Varios hechos muestran que el llamado paro nacional se está desinflando (aunque se denomina “nacional”, solo han parado voluntariamente los sindicatos públicos y algunos activistas; los demás lo han hecho obligados por los bloqueos, el temor y la destrucción del transporte público).
Después de la nutrida concurrencia y el entusiasmo de las primeras semanas, se aprecia una escasa participación en las últimas manifestaciones. Los jóvenes se cansaron de marchar sin lograr resultados y, sobre todo, sin propósitos claros, más allá de expresar el malestar por el desempleo y la falta de perspectivas en sus vidas.
Los bloqueos, el elemento más dañino del paro, también se han reducido como consecuencia del gran rechazo nacional por sus abusos y una actitud más decidida del Gobierno frente a las tropelías de los bloqueadores. Su impacto sobre la vida, el trabajo y la libertad de las personas ha causado el justo repudio de pobres y ricos, de lo cual dan razón las encuestas. El paro general indefinido, impuesto por medio de bloqueos, es un desafío intolerable de unas minorías violentas no solo al Gobierno, sino a toda la sociedad (imagínense lo que les sucedería a quienes traten de imponer por la fuerza la suspensión del tráfico terrestre en China, Alemania, Cuba o Estados Unidos).
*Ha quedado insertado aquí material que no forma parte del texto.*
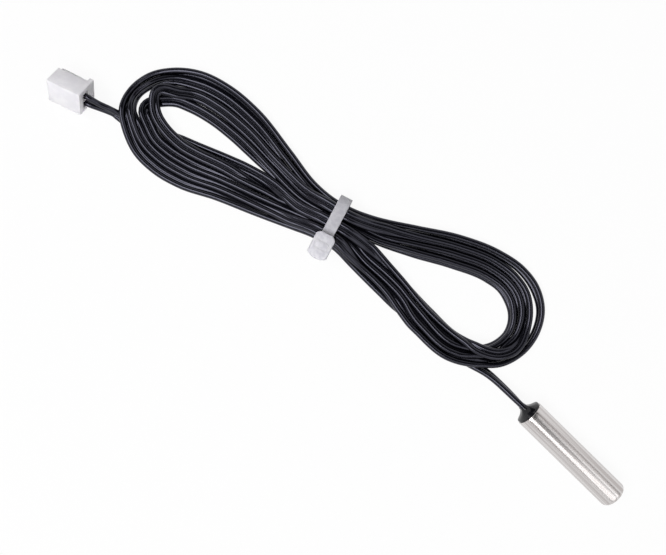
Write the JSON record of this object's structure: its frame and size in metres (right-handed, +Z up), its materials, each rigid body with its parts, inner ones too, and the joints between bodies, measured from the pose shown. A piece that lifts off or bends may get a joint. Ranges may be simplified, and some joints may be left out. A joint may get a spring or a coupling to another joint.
{
  "type": "bead thermistor probe",
  "caption": "Waterproof bead thermistor probe: steel capsule on a black twin lead, folded in a tied hank and ending in a small crimp plug.",
  "frame": {"origin": "on the surface that the probe lies on, under the middle of the capsule and its potting", "axes": "+X along the capsule from its mouth to its closed tip, +Z up from the surface"},
  "size_m": [0.1454, 0.0451, 0.0083],
  "materials": {
    "capsule_steel": "polished, with fine streaks along its length",
    "black_epoxy": "glossy",
    "bead_glass": "glossy",
    "bare_wire": "drawn",
    "sleeve_film": "amber film",
    "solder": "satin",
    "copper_strands": "stranded copper",
    "black_pvc": "satin",
    "tie_nylon": "natural, moulded",
    "terminal_tin": "tinned",
    "plug_nylon": "natural white, moulded"
  },
  "bodies": {
    "root": {"capsule": "capsule_steel", "potting": "black_epoxy", "thermistor_bead": "bead_glass", "bead_leg_1": "bare_wire", "bead_leg_2": "bare_wire", "leg_sleeve_1": "sleeve_film", "leg_sleeve_2": "sleeve_film", "solder_joint_1": "solder", "solder_joint_2": "solder", "probe_conductor_1": "copper_strands", "probe_conductor_2": "copper_strands", "lead_to_probe": "black_pvc", "lead_hank": "black_pvc", "lead_plug_core_1": "black_pvc", "lead_plug_core_2": "black_pvc", "cable_tie": "tie_nylon", "plug_conductor_1": "copper_strands", "plug_conductor_2": "copper_strands", "plug_terminal_1": "terminal_tin", "plug_terminal_2": "terminal_tin", "plug_housing": "plug_nylon"}
  },
  "joints": []
}
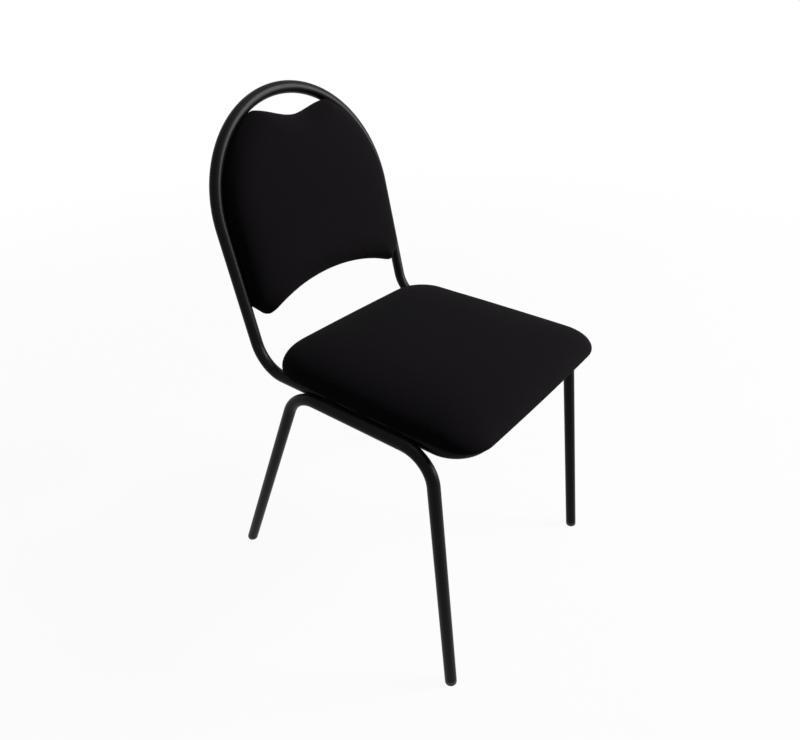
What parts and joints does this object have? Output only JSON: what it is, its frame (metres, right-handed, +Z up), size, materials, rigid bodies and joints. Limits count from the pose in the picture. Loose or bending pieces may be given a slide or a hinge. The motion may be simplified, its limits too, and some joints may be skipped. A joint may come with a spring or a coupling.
{
  "type": "choir chair",
  "caption": "Rigid stacking choir chair: bent round tube frame, arched back with a hand hole, padded seat and back in plain cloth.",
  "frame": {"origin": "on the floor, under the middle of the chair's outer box", "axes": "+Z up, the chair faces -Y, +X to the viewer's right from the front"},
  "size_m": [0.4534, 0.5351, 0.8203],
  "materials": {
    "frame_tube": "satin black powder coat",
    "weld": "weld bead under black powder coat",
    "foot_cap": "matt black moulded plastic",
    "plywood": "bare birch plywood",
    "foam": "open-cell foam",
    "upholstery": "plain woven black cloth",
    "lining": "black spun-bonded cloth",
    "hardware": "zinc plated"
  },
  "bodies": {
    "root": {"back_seat_frame": "frame_tube", "left_leg_frame": "frame_tube", "right_leg_frame": "frame_tube", "rear_cross_tube": "frame_tube", "seat_tabs": "frame_tube", "back_tabs": "frame_tube", "left_rail_welds": "weld", "right_rail_welds": "weld", "front_joint_weld": "weld", "front_left_foot": "foot_cap", "front_right_foot": "foot_cap", "rear_left_foot": "foot_cap", "rear_right_foot": "foot_cap", "seat_board": "plywood", "back_board": "plywood", "seat_foam": "foam", "back_foam": "foam", "seat_cover": "upholstery", "back_cover": "upholstery", "back_rear_panel": "upholstery", "seat_dust_cloth": "lining", "seat_staples": "hardware", "seat_t_nuts": "hardware", "seat_bolts": "hardware", "seat_washers": "hardware", "back_staples": "hardware", "back_t_nuts": "hardware", "back_bolts": "hardware", "back_washers": "hardware"}
  },
  "joints": []
}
Los horribles episodios de violencia con que comenzó el movimiento han disminuido. Las balaceras, los incendios, las confrontaciones con la policía son eventos ahora, por fortuna, esporádicos. La actitud más decidida de las autoridades y la intervención de distintos actores sociales —nacionales e internacionales— han tenido la consecuencia de moderar ciertos abusos de la Fuerza Pública y visibilizar a quienes han asesinado policías, quemado sedes de la justicia, incinerado y saqueado almacenes y negocios. Hay que anotar, eso sí, que, ante el decaimiento de las manifestaciones, grupos aislados de vándalos insisten en sus acciones destructivas en Bogotá y otras ciudades.
Las encuestas muestran que los colombianos apoyan y entienden las protestas, pero rechazan la violencia y, sobre todo, los bloqueos. Como en otras oportunidades, buena parte de la izquierda tradicional no ha sido capaz de rechazar sin ambages los incendios, las pedreas, los bloqueos y los ataques a la infraestructura pública. Y unos cuantos activistas todavía defienden los abusivos “corredores humanitarios” que otorgan a grupos violentos el control de las vías y, sobre todo, la potestad de decir qué es humanitario y qué no lo es, muchas veces a cambio de exigir peajes y cobros extorsivos.
El desinfle del paro ocurrió sin que haya mediado ningún acuerdo entre el Gobierno y el autodenominado Comité Nacional —un grupo de sindicalistas y políticos que trataban de dirigir el movimiento— que poco o nada tiene que ver con los jóvenes en las calles. Los que sí sacaron su tajada fueron los camioneros que le extrajeron concesiones al Gobierno, contrarias al interés nacional, a cambio de desbloquear algunas carreteras.
Lo que se debe hacer en el Congreso, con urgencia, es un plan a favor de los jóvenes que incluya programas de empleo, la ampliación de Jóvenes en Acción, una renta básica a los más pobres y nuevos auxilios por la pandemia. La financiación puede provenir de las regalías, traslados presupuestales y la reforma tributaria en marcha. Es increíble que no se haya hecho antes.